Creators hate finding out a video needs edits after upload, and brands hate paying for a finance sponsorship that creates avoidable policy risk.

This guide covers how disclosure rules for finance YouTube sponsorships are being handled in 2026, what creators commonly say, what brands should check, and how to keep disclosure review from slowing down the deal.

YouTube sponsorship disclosure rules start before the script

YouTube sponsorship disclosure rules are not something to patch in after the edit is finished. The cleanest campaigns handle disclosure in the brief, the script, the description copy, and the final review.

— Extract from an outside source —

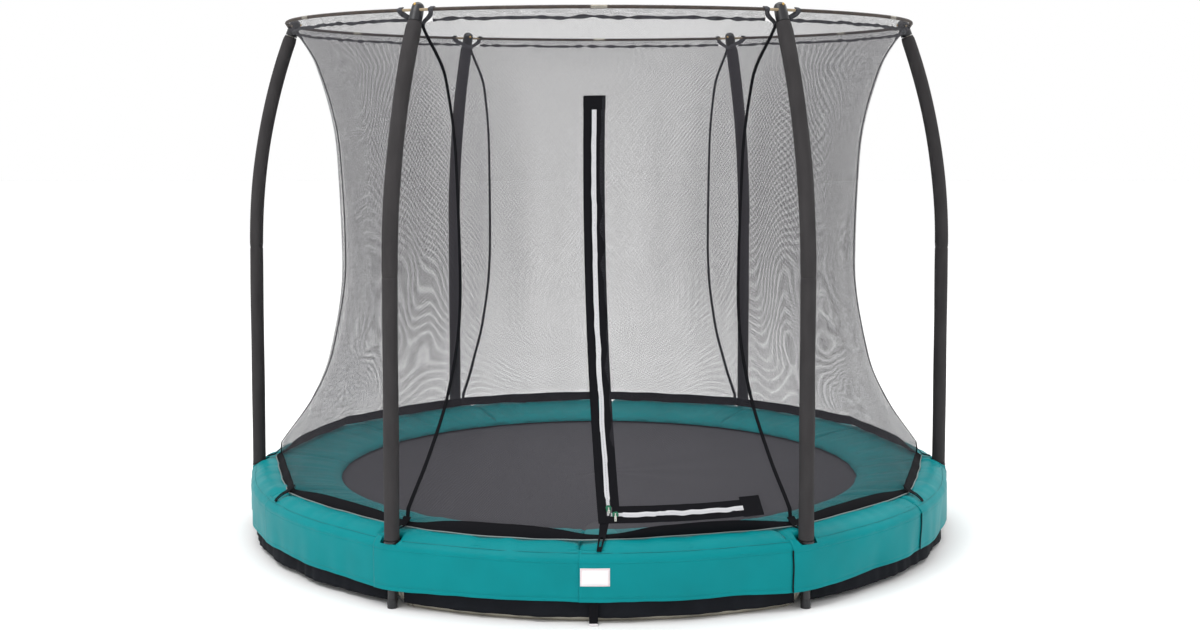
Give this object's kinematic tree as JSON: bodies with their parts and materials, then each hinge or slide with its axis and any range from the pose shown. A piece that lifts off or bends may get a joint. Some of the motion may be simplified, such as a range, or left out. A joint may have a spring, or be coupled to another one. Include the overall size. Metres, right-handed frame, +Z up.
{
  "type": "backyard trampoline",
  "caption": "Round in-ground garden trampoline with a padded rim, bent foam-sleeved poles and an hourglass safety net with a zipped door.",
  "frame": {"origin": "on the ground, at the centre of the circle of pole centres", "axes": "+Z up; -Y towards the side with the zipped door; +X to the right as seen from there"},
  "size_m": [2.611, 2.6084, 1.8729],
  "materials": {
    "galvanised_steel": "hot-dip galvanised, dull",
    "black_coated_steel": "powder coat, satin",
    "foam_sleeve_cover": "tight dark grey cover over foam",
    "black_plastic": "moulded, satin",
    "zinc_fastener": "zinc plated",
    "brass_bolt": "bright",
    "fibreglass": "pultruded rod, satin",
    "mat_weave": "woven polypropylene",
    "black_webbing": "woven tape, matt",
    "spring_steel": "zinc plated wire",
    "teal_pvc_pad": "soft PVC sheet over foam, satin",
    "white_label": "sewn label, blank",
    "skirt_fabric": "coated polyethylene cloth",
    "net_mesh": "open knitted mesh",
    "zip_coil": "moulded coil",
    "green_enamel": "enamelled zinc casting",
    "pull_metal": "plated"
  },
  "bodies": {
    "frame": {"base_tube_1": "galvanised_steel", "base_tube_2": "galvanised_steel", "base_tube_3": "galvanised_steel", "clamp_bolts": "zinc_fastener", "foam_sleeve_1": "foam_sleeve_cover", "foam_sleeve_2": "foam_sleeve_cover", "foam_sleeve_3": "foam_sleeve_cover", "foam_sleeve_4": "foam_sleeve_cover", "foam_sleeve_5": "foam_sleeve_cover", "foam_sleeve_6": "foam_sleeve_cover", "frame_skirt": "skirt_fabric", "hoop_rods": "fibreglass", "leg_screws": "zinc_fastener", "leg_tubes": "galvanised_steel", "net_border": "black_webbing", "net_pole_upper_1": "galvanised_steel", "net_pole_upper_2": "galvanised_steel", "net_pole_upper_3": "galvanised_steel", "net_pole_upper_4": "galvanised_steel", "net_pole_upper_5": "galvanised_steel", "net_pole_upper_6": "galvanised_steel", "net_poles_lower": "black_coated_steel", "net_top_hem": "net_mesh", "pad_label": "white_label", "pad_section_1": "teal_pvc_pad", "pad_section_2": "teal_pvc_pad", "pad_section_3": "teal_pvc_pad", "pad_section_4": "teal_pvc_pad", "pad_section_5": "teal_pvc_pad", "pad_section_6": "teal_pvc_pad", "pad_strap": "black_webbing", "pole_cap_bolts": "brass_bolt", "pole_caps": "black_plastic", "pole_clamps": "galvanised_steel", "pole_foot_caps": "black_plastic", "ring_joints": "galvanised_steel", "ring_tube_1": "galvanised_steel", "ring_tube_2": "galvanised_steel", "ring_tube_3": "galvanised_steel", "ring_tube_4": "galvanised_steel", "ring_tube_5": "galvanised_steel", "ring_tube_6": "galvanised_steel", "rod_ferrules": "galvanised_steel", "safety_net": "net_mesh", "seam_webbing": "black_webbing", "sleeve_end_rings": "black_plastic", "springs": "spring_steel", "tie_straps": "black_webbing", "zip_chain_fixed": "zip_coil", "zip_tape_fixed": "black_webbing"},
    "mat": {"jump_mat": "mat_weave", "mat_binding": "black_webbing", "mat_rings": "spring_steel"},
    "door": {"door_flap": "net_mesh", "zip_tape_door": "black_webbing", "zip_chain_door": "zip_coil"},
    "slider_vertical": {"zip_slider_vertical": "green_enamel"},
    "slider_horizontal": {"zip_slider_horizontal": "green_enamel"},
    "pull_vertical": {"zip_pull_vertical": "green_enamel"},
    "pull_horizontal": {"zip_pull_horizontal": "pull_metal"}
  },
  "joints": [
    {"name": "mat_bounce", "type": "slide", "parent": "frame", "child": "mat", "axis": [0, 0, 1], "range_m": [-0.15, 0], "stiffness_N_per_m": 4000, "springref_m": 0.03, "deforming": ["springs"]},
    {"name": "door_fold", "type": "hinge", "parent": "frame", "child": "door", "pos_m": [0.49992, -1.04342, 0.337], "axis": [-0.3581, 0.0346, 0.9331], "range_deg": [0, 95]},
    {"name": "slider_vertical_run", "type": "hinge", "parent": "frame", "child": "slider_vertical", "pos_m": [0.16403, -2.44395, 1.13779], "axis": [0.993, 0.1168, 0.0182], "range_deg": [0, 47.2]},
    {"name": "slider_horizontal_run", "type": "hinge", "parent": "frame", "child": "slider_horizontal", "pos_m": [0, 0, 0], "axis": [0, 0, 1], "range_deg": [0, 19.3]},
    {"name": "pull_vertical_swing", "type": "hinge", "parent": "slider_vertical", "child": "pull_vertical", "pos_m": [0.02919, -1.17184, 0.32805], "axis": [-0.993, -0.1168, -0.0182], "range_deg": [0, 150]},
    {"name": "pull_horizontal_swing", "type": "hinge", "parent": "slider_horizontal", "child": "pull_horizontal", "pos_m": [0.04975, -1.18121, 0.31231], "axis": [-0.9991, -0.0421, 0], "range_deg": [0, 150]}
  ],
  "couplings": [
    {"joint": "slider_vertical_run", "follows": "door_fold", "ratio": 0.49635},
    {"joint": "slider_horizontal_run", "follows": "door_fold", "ratio": 0.20295}
  ]
}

Most creators who are mindful of FTC guidance include a verbal sponsor mention early in the video. Many also use YouTube's paid promotion checkbox and add written disclosure language in the description. The exact wording changes by brand and deal type, but the pattern is consistent across serious finance campaigns.

Finance is less forgiving than lifestyle content. A budgeting app, investing platform, credit card, or tax product can affect how a viewer handles money. If the sponsor relationship feels hidden, the audience doesn't just question the ad. They question the creator.

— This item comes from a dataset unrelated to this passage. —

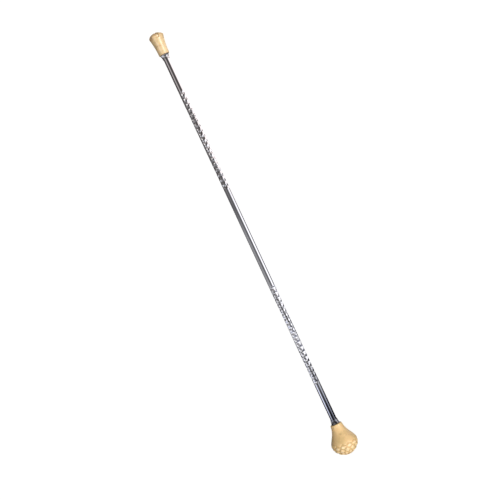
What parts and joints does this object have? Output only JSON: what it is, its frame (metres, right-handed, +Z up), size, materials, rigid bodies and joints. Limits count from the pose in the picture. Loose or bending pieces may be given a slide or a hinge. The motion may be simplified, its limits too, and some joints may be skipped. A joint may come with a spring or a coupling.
{
  "type": "twirling baton",
  "caption": "Chrome-plated tubular twirling baton with dimpled grips, a pear-shaped rubber ball at one end and a smaller flared rubber tip at the other.",
  "frame": {"origin": "on the shaft's axis, halfway between the two ends of the baton", "axes": "+X along the shaft towards the ball; +Z up when the baton lies on a table"},
  "size_m": [0.686, 0.0406, 0.0406],
  "materials": {
    "shaft_chrome": "chrome plate on steel, lightly scratched",
    "collar_chrome": "chrome plate, polished",
    "ball_rubber": "aged natural rubber, satin",
    "tip_rubber": "aged natural rubber, satin",
    "plug_steel": "turned mild steel",
    "weight_steel": "plain steel bar, oiled",
    "zinc_fastener": "zinc plated",
    "felt": "pressed wool felt"
  },
  "bodies": {
    "shaft": {"shaft_tube": "shaft_chrome", "ball_collar": "collar_chrome", "tip_collar": "collar_chrome", "ball_shaft_plug": "plug_steel", "tip_shaft_plug": "plug_steel", "ball_balance_weight": "weight_steel", "tip_balance_weight": "weight_steel", "ball_weight_screw": "zinc_fastener", "tip_weight_screw": "zinc_fastener", "ball_lock_washer": "zinc_fastener", "tip_lock_washer": "zinc_fastener", "ball_plug_pin": "zinc_fastener", "tip_plug_pin": "zinc_fastener", "ball_weight_damper": "felt", "tip_weight_damper": "felt"},
    "ball": {"ball_end": "ball_rubber", "ball_socket_disc": "plug_steel"},
    "tip": {"tip_end": "tip_rubber", "tip_socket_disc": "plug_steel"}
  },
  "joints": [
    {"name": "ball_pull_off", "type": "slide", "parent": "shaft", "child": "ball", "axis": [1, 0, 0], "range_m": [0, 0.034]},
    {"name": "tip_pull_off", "type": "slide", "parent": "shaft", "child": "tip", "axis": [-1, 0, 0], "range_m": [0, 0.028]}
  ]
}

Brands feel the same pressure from the other side. A fintech team approving 30 creator videos in a launch month can't afford messy disclosure language across half the campaign. Clean process beats last-minute cleanup.

What finance creators commonly say on camera

The best sponsor disclosures sound normal. Not robotic. Not buried. Not whispered after the call to action.

Most finance creators use direct wording near the start of the sponsored section. If the ad is a mid-roll, the disclosure usually happens before the sponsor pitch. If the whole video is built around the sponsor, many creators mention the sponsor relationship in the opening minute.

Common disclosure wording looks like this:

  • This video is sponsored by [Brand].
  • [Brand] is sponsoring today's video.
  • Thanks to [Brand] for sponsoring this section.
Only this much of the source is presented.